Com’è il tuo rapporto con i ragazzi di “Casa di Ismaele”?

Il mio rapporto con i ragazzi è cambiato con il tempo. Ho dovuto imparare a costruire distanze sane, quelle che ti permettono l’azione educativa. Prima ero giovane e i ragazzi che incrociavo erano giovani anch’essi. Adesso mi chiamano “zio”, in arabo “amm”: la distanza di età si sente. Cerco di rispettare le loro scelte e i loro progetti di vita, i loro desideri e i loro sogni.

Ci sono delle storie – delle tante che hai incontrato – che ti sono rimaste di più nel cuore?

Ricordo un ragazzo molto giovane che durante il trattamento riabilitativo dalla tossicodipendenza si era innamorato di una ragazza anch’essa tossicodipendente in trattamento. Decisero di abbandonare la comunità terapeutica. Io ci rimasi male perché con questo ragazzo avevo creato un rapporto molto forte. Ero giovane e le cose le prendevo un po’ più di pancia. Quando li ho visti allontanarsi con la valigia ho detto loro che stavano facendo un errore: li ho giudicati in modo aspro. Invece questi ragazzi ora sono felicemente sposati. Hanno dei bambini, lavorano entrambi, sono una famiglia sana, ci sentiamo ancora. Ho compreso che non sempre i progetti dipendono da noi, a volte la vita prende strade diverse. E noi educatori dobbiamo usare il buon senso ma senza giudicare.

Com’è la vita a “Casa di Ismaele”?

A “Casa di Ismaele” cerchiamo di conservare un clima familiare. Ovviamente ci sono delle regole da rispettare. È pur sempre una struttura in cui vivono ragazzi lontani dalle proprie famiglie, e questo bisogna tenerlo presente. Però in linea di massima c’è un clima sereno. C’è chi lavora, chi studia, chi prende la patente. I rapporti con gli educatori sono rapporti di vicinanza e di condivisione di spazi e di attività, sia ludiche sia di lavoro. Non è tutto rose e fiori, a volte ci si scontra: ma anche questo fa parte della vita che germoglia e che cresce.

Nel contesto sociale di Rogliano come sono accolti i ragazzi di “Casa di Ismaele”?  

In linea di massima sono accolti bene perché i ragazzi sono stati bravi a inserirsi nel tessuto sociale con grande prudenza, a volte anche troppa. Infatti, spesso c’è una certa resistenza anche da parte dei ragazzi a integrarsi, non tutti hanno intenzione di rimanere qui. E certo poi c’è da fare un po’ di lotta al pregiudizio.
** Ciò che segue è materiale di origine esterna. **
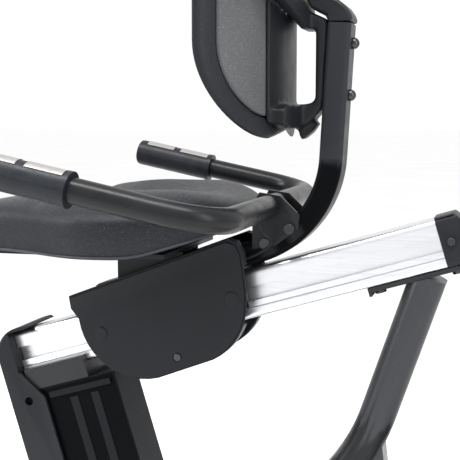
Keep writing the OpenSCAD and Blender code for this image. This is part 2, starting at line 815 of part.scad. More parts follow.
// Plan outline of the cushion, drawn in by g: wide at the hips, narrower at the nose
function seat_plan(g) = let (w = seat_w / 2 - g) mirrored(concat(
    [[0, -138 + g]],
    arc([w - 96, -42 + g], 96, -90, 0, 8),
    arc([w - 220, 20], 220, 2, 22, 4),
    arc([w - 124, 200 - g], 80, 15, 90, 6),
    [[0, 280 - g]]));

module seat_cushion() color([0.2, 0.2, 0.22]) at_seat() difference() {
    for (layer = [[-90, -78, 16], [-78, -64, 5], [-64, -34, 0], [-34, -20, 7], [-20, -9, 22]])
        translate([0, 0, layer[0]]) rotate([0, 0, 90]) linear_extrude(layer[1] - layer[0])
            polygon(seat_plan(layer[2]));
    // Underside rising to the rear, over the backrest post
    xz_plate(-250, 250) polygon([[50, -90.01], [200, -43.4], [200, -130], [50, -130]]);
}

module seat_handlebar() color(steel_black) {
    reach = 167.6;
    bend = 65;
    half = grip_spread / 2;
    r = bar_d / 2;
    on_handles() difference() {
        union() {
            y_rod(r, -half + bend, half - bend, reach);
            both_sides() {
                x_rod(r, -118, reach - bend, half, 0);
                translate([reach - bend, half - bend, 0]) rotate_extrude(angle = 90)
                    translate([bend, 0]) circle(r);
            }
        }
        both_sides() x_rod(r - 2.5, -119, reach - bend, half, 0);
        // Slot that the pulse wire comes out of
        box([reach - 6, -84, -20], [reach + 6, -66, 0]);
    }
    // Gusset plates that carry the cross tube on the backrest post
    at_seat() both_sides() difference() {
        xz_plate(post_w / 2 + 0.2, post_w / 2 + 4.2) polygon([[143, -90], [174, -84], [203, -62],
            [205, -44], [180, -20], [152, -16], [143, -34]]);
        for (p = [[160, -82], [192, -62]]) y_rod(4, 0, 60, p[0], p[1]);
    }
}

module handle_grips() color([0.15, 0.15, 0.16]) on_handles() both_sides()
    translate([0, grip_spread / 2, 0]) difference() {
        union() {
            for (turn = [0, 180]) rotate([turn, 0, 0]) difference() {
                x_rod(grip_d / 2, -120, -6, 0, 0);
                box([-121, -grip_d, -grip_d], [0, grip_d, 0.15]);
            }
            x_rod(grip_d / 2 + 1.2, -6, 0, 0, 0);
            x_rod(grip_d / 2 - 0.6, -123, -120, 0, 0);
            x_rod(grip_d / 2 - 3, -125, -123, 0, 0);
        }
        x_rod(bar_d / 2, -118, 1, 0, 0);
    }

// Two steel contact plates on top of each grip
module sensor_plates() color([0.75, 0.73, 0.7]) on_handles() both_sides()
    translate([0, grip_spread / 2, 0]) for (span = [[-54, -8], [-110.5, -65.4]])
        translate([span[0], 0, 0]) rotate([0, 90, 0]) rotate([0, 0, 140])
            rotate_extrude(angle = 80) translate([grip_d / 2, 0]) square([0.8, span[1] - span[0]]);

// Route of the pulse wire: from the slot in the cross tube, along the left gusset and into the carriage
wire_route = [[160, -75, -36], [163, -74, -52], [166, -66, -64], [170, -52, -72], [172, -42, -78],
    [166, -37.5, -86], [150, -33.8, -96], [130, -33.5, -105], [112, -33.5, -112]];
wire_sides = 8;
wire_r = 1.8;

function wire_along(i) =
    let (d = wire_route[min(i + 1, len(wire_route) - 1)] - wire_route[max(i - 1, 0)]) d / norm(d);
function wire_ring(i) =
    let (t = wire_along(i), u = cross(t, [0, 0, 1]) / norm(cross(t, [0, 0, 1])), v = cross(t, u))
    [for (k = [0:wire_sides - 1]) let (a = k * 360 / wire_sides)
        wire_route[i] + wire_r * (u * cos(a) + v * sin(a))];

module pulse_wire() color([0.1, 0.1, 0.1]) {
    last = len(wire_route) - 1;
    n = wire_sides;
    at_seat() polyhedron([for (i = [0:last]) each wire_ring(i)], concat(
        [[for (k = [0:n - 1]) k]], [[for (k = [n - 1:-1:0]) last * n + k]],
        [for (i = [0:last - 1], k = [0:n - 1]) let (a = i * n, m = (k + 1) % n)
            each [[a + k, a + n + k, a + n + m], [a + k, a + n + m, a + m]]]));
}

// ---- Backrest ----

module post_section() tube_section(post_d, post_w, 6, tube_wall);

module backrest_post() color([0.08, 0.08, 0.09]) difference() {
    union() {
        // Straight length along the carriage
        on_rail() translate([0, 0, web_top + post_d / 2]) along_x(-60, 169.8) rotate([0, 0, 90]) post_section();
        at_seat() {
            translate([post_bend[0], 0, post_bend[1]]) rotate([90, 0, 0]) rotate([0, 0, rail_slope - 90])
                rotate_extrude(angle = 90 - rail_slope - post_lean) translate([post_bend_r, 0]) post_section();
            translate([post_bend[0] + post_bend_r * cos(post_lean), 0, post_bend[1] - post_bend_r * sin(post_lean)])
                rotate([0, post_lean, 0]) linear_extrude(170) post_section();
        }
    }
    at_seat() {
        for (z = [108, 173]) x_rod(4, 200, 280, 0, z);
        for (p = [[160, -82], [192, -62]]) y_rod(4, -60, 60, p[0], p[1]);
    }
}

module post_cap() color(plastic_black) at_seat()
    xz_plate(-26, 26) polygon([[237.5, 198.8], [269, 198.8], [268, 207], [261, 217], [250, 226], [236, 232],
        [222, 234], [208, 232], [216, 216], [236, 206]]);

// Outline of the backrest in the Y-Z plane, drawn in by g
function back_outline(g) = mirrored(concat([[0, back_low + 12 + g]],
    arc([back_half - 113, back_low + 113], 113 - g, -90, 0, 14),
    arc([back_half - 85, back_low + back_h - 85], 85 - g, 0, 90, 10),
    [[0, back_low + back_h - g]]));

// Slice of an upright cylinder wall about the backrest's axis, from radius r0 to r1
module back_wall(r0, r1) difference() {
    z_rod(r1, 0, 500, back_axis);
    z_rod(r0, -1, 501, back_axis);
}

module back_panel(r0, r1, g) intersection() {
    back_wall(r0, r1);
    along_x(0, 300) polygon(back_outline(g));
}

module backrest_pad() color([0.2, 0.2, 0.22]) at_seat() {
    // Cushion ahead of the shell, drawn in towards its front, and its rolled rim
    for (layer = [[246, 258, 46], [258, 268, 26], [268, back_r - 4.2, 8]])
        back_panel(layer[0], layer[1], layer[2]);
    difference() {
        back_panel(back_r - 4.2, back_r, 0);
        back_panel(back_r - 5, back_r + 1, 26);
    }
}

module backrest_shell() color(plastic_grey) at_seat() back_panel(back_r - 4, back_r, 27);

module backrest_spine() color(plastic_black) at_seat() difference() {
    union() {
        // Plate that hugs the back of the shell, with a shelf at its foot and a yoke at its top
        intersection() {
            back_wall(back_r + 0.2, back_r + 4.5);
            along_x(0, 300) polygon([[-82, 74], [82, 74], [82, 380], [-82, 380]]);
        }
        intersection() {
            back_wall(back_r + 0.2, back_r + 22);
            along_x(0, 300) polygon([[-78, 72], [-60, 66], [60, 66], [78, 72], [78, 90], [60, 96],
                [-60, 96], [-78, 90]]);
        }
        intersection() {
            back_wall(back_r + 0.2, back_r + 14);
            along_x(0, 300) polygon([[-150, 262], [-120, 236], [120, 236], [150, 262], [150, 330],
                [120, 350], [-120, 350], [-150, 330]]);
        }
        // Spine bar, with the see-through gap ahead of it
        xz_plate(-22, 22) polygon([[222, 104], [222, 196], [206, 214], [190, 233], [190, 262], [201, 238],
            [213, 213], [235, 203], [236.9, 196.5], [231.4, 92], [218, 76], [204, 66], [190, 66],
            [190, 96], [212, 97], [219, 99]]);
        // Arms from the bar's top out to the yoke
        both_sides() hull() {
            box([204, -4, 190], [216, 22, 202]);
            box([172, 90, 238], [186, 118, 290]);
        }
        // Tab below the shelf
        xz_plate(-14, 14) polygon([[198, 68], [226, 74], [218, 62], [206, 52], [202, 52]]);
    }
    z_rod(back_r + 0.15, 0, 500, back_axis);
    for (z = [108, 173]) x_rod(4, 228, 280, 0, z);
}

module seat_screws() color([0.55, 0.55, 0.56]) {
    at_seat() {
        // Backrest bolts, with domed heads behind the post
        for (z = [108, 173]) {
            face = post_bend[0] + (post_bend_r + post_d / 2) / cos(post_lean)
                + (z - post_bend[1]) * tan(post_lean);
            x_rod(4, 230, face + 1, 0, z);
            translate([face, 0, z]) rotate([0, 90 + post_lean, 0]) rotate_extrude()
                polygon(concat([[0, 0], [7.5, 0]], arc([0, 1.5], 7.5, 12, 84, 8), [[0, 9]]));
        }
        // Handlebar bolts through the gussets and the post
        for (p = [[160, -82], [192, -62]]) {
            y_rod(4, -post_w / 2 - 4.2, post_w / 2 + 4.2, p[0], p[1]);
            both_sides() y_rod(7, post_w / 2 + 4.2, post_w / 2 + 9, p[0], p[1]);
        }
        // Seat bolts up through the base
        for (x = seat_bolt_x, y = seat_bolt_y) {
            z_rod(4, -100, -91, x, y);
            z_rod(7, -105, -100, x, y);
        }
    }
    // Cover screws
    on_rail() both_sides() {
        y_rod(2.6, 36, cover_out - 1.5, 36, -53);
        y_rod(5, cover_out - 1.5, cover_out + 0.6, 36, -53);
    }
}

spine_tube();
rear_leg();
stabilizers();
stabilizer_caps();
upright_post();
upright_cover();
seat_rail();
rail_end_cap();
rail_mounts();
frame_bolts();
drive_frame();
crank_bearings();
housing_left();
housing_right();
fixed_axles();
drive_belt();
tension_motor();
console_mast();
front_handlebar();
front_grips();
crank_axle();
drive_pulley();
crank_arm_left();
crank_arm_right();
pedal_spindles();
pedal_left();
pedal_right();
strap_left();
strap_right();
flywheel();
magnet_arm();
wheel_left();
wheel_right();
foot_left();
foot_right();
console_shell();
console_screen();
button_start();
button_up();
button_down();
carriage_frame();
cover_left();
cover_right();
seat_base();
seat_cushion();
seat_handlebar();
handle_grips();
sensor_plates();
backrest_post();
post_cap();
backrest_shell();
backrest_spine();
backrest_pad();
front_rollers();
rear_rollers();
roller_axles();
seat_screws();
pulse_wire();
seat_lever();
lock_shoe();
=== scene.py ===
"""Recumbent exercise bike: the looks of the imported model, in metres and in its frame.

+X is the rear of the machine, +Y the rider's right, and Z = 0 the floor.
"""
import json
import math

import bmesh
import bpy
from mathutils import Matrix, Vector


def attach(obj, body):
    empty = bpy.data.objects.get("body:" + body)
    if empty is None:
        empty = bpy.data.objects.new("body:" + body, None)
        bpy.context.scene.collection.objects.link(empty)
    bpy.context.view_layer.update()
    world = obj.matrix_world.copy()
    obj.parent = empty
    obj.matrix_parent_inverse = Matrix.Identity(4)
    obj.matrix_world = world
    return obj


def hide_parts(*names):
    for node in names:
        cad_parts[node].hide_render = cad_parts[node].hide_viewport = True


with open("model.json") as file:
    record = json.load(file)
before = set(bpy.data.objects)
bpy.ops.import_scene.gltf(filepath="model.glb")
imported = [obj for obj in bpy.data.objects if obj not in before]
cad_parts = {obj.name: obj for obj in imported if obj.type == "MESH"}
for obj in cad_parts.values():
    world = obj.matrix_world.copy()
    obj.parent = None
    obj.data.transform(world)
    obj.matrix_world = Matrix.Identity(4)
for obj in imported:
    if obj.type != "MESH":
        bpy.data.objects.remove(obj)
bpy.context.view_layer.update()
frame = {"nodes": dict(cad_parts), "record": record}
NODES = frame["nodes"]
BODY_OF = {node: body for body, nodes in frame["record"]["behaviour"]["bodies"].items() for node in nodes}
SLOT_OF = {part["node"]: part["material_slot"] for part in frame["record"]["subparts"]}

# The seat's datum, midway between the rear ends of the hand grips
DATUM = Vector((0.09, 0.0, 0.62))
RAIL_SLOPE = math.radians(16.83)


# ---------------------------------------------------------------- camera and studio

FLOOR_HALF = 90.0
WHITE = (1.0, 1.0, 1.0)
BLACK = (0.0, 0.0, 0.0)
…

Com’è lavorare “per l’inclusione” di questi tempi?

Non è facile: i pregiudizi hanno alzato il tiro e a volte inaspriscono i toni e le distanze tra i ragazzi che provengono da paesi stranieri e noi italiani. L’inclusione trova delle resistenze da parte del tessuto sociale ma trova anche le normali difficoltà di questi ragazzi a integrarsi. Bisogna considerare che hanno delle esperienze di vita forte alle spalle.
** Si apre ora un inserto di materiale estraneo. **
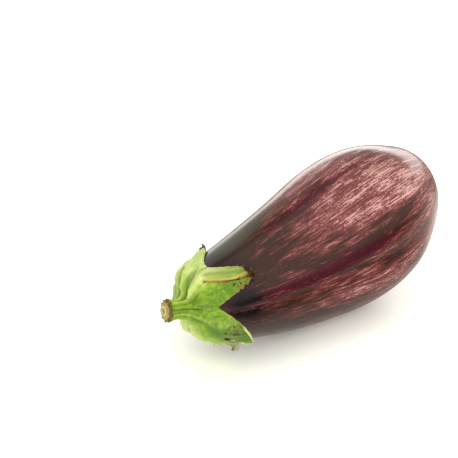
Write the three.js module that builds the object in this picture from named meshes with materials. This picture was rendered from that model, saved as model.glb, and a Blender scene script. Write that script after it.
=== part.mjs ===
// An eggplant as picked, lying on its belly: the purple fruit, and the green calyx that grew in one piece with its stem.
// Millimetres, +Z up, the surface it lies on at z = 0, the stem towards -X and the blossom end towards +X.

import * as THREE from "three";
import { mergeVertices } from "three/addons/utils/BufferGeometryUtils.js";

// The fruit. Its outline is a smooth curve drawn between these control points, each a distance along
// the fruit and a radius there. Its length is 181 and its widest diameter 86.
const FRUIT_OUTLINE = [
  [-1.9, 0],
  [3.8, 19.1],
  [19, 24],
  [41, 29.1],
  [64.5, 34],
  [90, 38.6],
  [116, 43.7],
  [145.8, 42.2],
  [165.8, 29.9],
  [178.2, 21],
  [182.8, 0],
];
const FRUIT_LENGTH = 181;
const BELLY_SAG = 12.4; // how far the middle of the fruit hangs below a straight line between its ends
const BELLY_BOW = 5; // and how far it bows towards +Y
const NECK = { length: 60, rise: 4.4, side: -3.2 }; // the neck's last bend towards the stem
const RESTING_TILT = THREE.MathUtils.degToRad(8.5); // the fruit balances on its belly with its neck lower
const FLAT_DEPTH = 0.5; // how far the belly is pressed flat where it rests
const SCAR = { depth: 1.3, radius: 5 }; // the dimple at the blossom end

// Slight flats and swellings round the fruit: a share of its radius, a count round it and where it starts.
const SWELLINGS = [
  { share: 0.01, count: 2, start: 0.5 },
  { share: 0.007, count: 3, start: 1.1 },
  { share: 0.004, count: 5, start: 2.3 },
];

// The stem. It leans from the fruit's axis by these sideways steps for each step along it.
const STEM = { length: 14.8, radius: 4.9, lean: { y: 0.234, z: 0.32 }, dome: 1.4, flare: 1.1 };

// The stem widens into the calyx from a height above the fruit, past a knee, to a distance along the skin.
// The knee also has a distance from the stem's middle, as a share of its radius. On one side, a half width round
// an angle, the stem spreads more gently, and each of the four is this much more.
const FILLET = { top: 8, knee: 2.4, kneeShare: 1.1, foot: 8 };
const GENTLE_SIDE = { angle: -75, width: 60, top: 3, knee: 3.8, kneeShare: 0.6, foot: 9 };

// The calyx covers the fruit's shoulder. Angles are in degrees round the fruit, from its top towards -Y,
// and each "at" is a distance along the skin from the stem.
const CAP_THICKNESS = 2.7;
const CAP_END = 15.5; // where the cap starts to thin towards the lobes
const LOBE_START = 32;
const LOBE_THICKNESS = 1.8;
const EDGE_THICKNESS = 1;
const FIT_GAP = 0.3;
const NOTCHES = [
  { angle: 6, at: 29 },
  { angle: 67, at: 20 },
  { angle: 134, at: 21 },
  { angle: 222, at: 24 },
  { angle: 293, at: 25 },
];
// A lobe lies between two notches. Its taper is 1 for straight sides and less for sides that leave a round notch,
// its tongue is half the width that it keeps to near its tip, its rise is how far it stands off the fruit there,
// and its curl is how much more its last part turns out.
const LOBES = [
  { tip: { angle: 43, at: 48.5 }, taper: 0.8, tongue: 1.8, rise: 2, curl: 3.4, slit: true },
  { tip: { angle: 142, at: 42.5 }, taper: 0.38, tongue: 4.6, rise: 1.2, curl: 0.6 },
  { tip: { angle: 158, at: 39.5 }, taper: 0.7, tongue: 1.1, rise: 1.2, curl: 4.2 },
  { tip: { angle: 258, at: 47 }, taper: 0.8, tongue: 2.6, rise: 2, curl: 1.5 },
  { tip: { angle: 322, at: 48 }, taper: 0.46, tongue: 1.4, rise: 1, curl: 1 },
];
const CURL_START = 0.78;
const TURN_POWER = 1.3; // how late a lobe turns towards its tip's own angle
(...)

Imprenditori o famiglie che aderiscono al programma Fare Sistema Oltre l’Accoglienza come interagiscono solitamente con i ragazzi?

Ci sono delle famiglie che gravitano intorno a “Casa di Ismaele” però sono ancora dei timidi passi verso una piena partecipazione alla vita di questa casa. Si vede però all’orizzonte la possibilità di creare una rete importante e collaborativa. Per quanto riguarda gli imprenditori, ovviamente noi scegliamo imprenditori che abbiano un’etica produttiva vicina ai valori del nostro centro e che condividano l’approccio e gli obiettivi di Fare Sistema. Per cui con gli imprenditori si hanno dei buoni rapporti.

Cosa significa per te la parola “accoglienza”?

Non vuole essere una frase fatta, ma per me “accoglienza” è tutto. Se non si accoglie non si può iniziare un processo educativo di inserimento in un tessuto sociale e culturale. Non si può generare cambiamento. Prima bisogna accogliere l’altro in tutti i propri bisogni e con le proprie difficoltà e i propri difetti: solo quando una persona si sente accolta è disposta anche a farsi guidare.

I percorsi di inclusione promossi da Fare Sistema Oltre l’Accoglienza si basano sull’attivazione e il coinvolgimento di reti locali costituite da attori della società civile, perché secondo te è così importante continuare a fare rete? È possibile sperare che integrazione e multiculturalità diventino sempre più diffuse?

Fare rete è importantissimo, è alla base di ogni contesto socio-educativo. La rete dei nostri rapporti deve essere sempre viva. Non si aiuta da soli un ragazzo: è un insieme di persone, di famiglie, di strutture che lo aiutano. L’accoglienza deve diventare cultura e dobbiamo cominciare dalle scuole, dalle famiglie, dai bambini. Dobbiamo mostrare la diversità come unicità e originalità delle persone.  E non come strumento di discriminazione. O di paura.